Is that a gold coin in your pocket?

"All money today, whether banknotes or coins, is considered to be fiat money, in other words the value of the money comes from the confidence people have in its issuer," says Serge Pelletier, who covers all things numismatic for publications around the world and serves as public relations officer for the Royal Numismatic Association. "Under what conditions would gold coins make a return as a medium of exchange? In a Mad Max scenario, where banks and governments collapse and the value of something is truly based on supply and demand."

Quick Facts

Canada and the gold standard

  • 1854: Canada adopts the gold standard.
  • 1931: Canada officially breaks the link between the Canadian dollar and gold even though the Bank of Canada maintained a “gold mentality” throughout the Great Depression.
  • 1950: Canada moves to a flexible exchange rate — a precursor to the breakdown of the Bretton Woods system.

Olympic gold

  • six grams: the amount of gold found in the Sochi Winter Olympics gold medal.
  • 1912 Stockholm Summer Games: the last time Olympic gold medals were made from solid gold.
  • 20%: the decline in the value of the Olympic gold medal from London’s 2012 Summer Olympics, when it was pegged at US$708, to Sochi’s gold, which rang in at US$566.

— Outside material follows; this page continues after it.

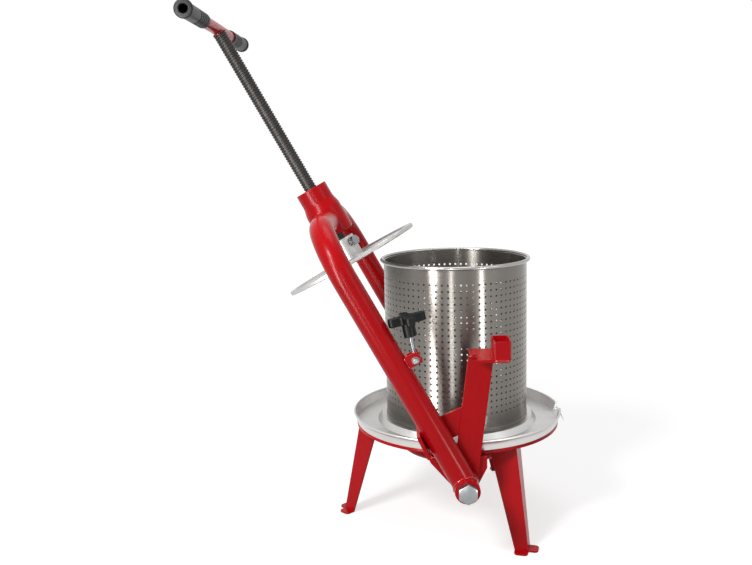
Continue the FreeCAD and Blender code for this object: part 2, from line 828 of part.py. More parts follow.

All that glitters is not gold — in fact, most of what glitters is not gold

  • 174,100 tonnes: the world’s accumulated gold throughout history to present day.
  • 21m cubed: the size of cube that could hold all the world’s gold.
  • 3,756.1 tonnes: annual gold demand in 2013.
  • 29,282.1 tonnes: estimated global gold mine production.
  • 4,600 tonnes: the amount of gold held in Fort Knox, the US Bullion Depository.
  • 6,700 tonnes: the amount of gold the US Federal Reserve has in gold bars (530,000 bars).
  • US$1,328.05: cost of one ounce of gold on March 2, 2014.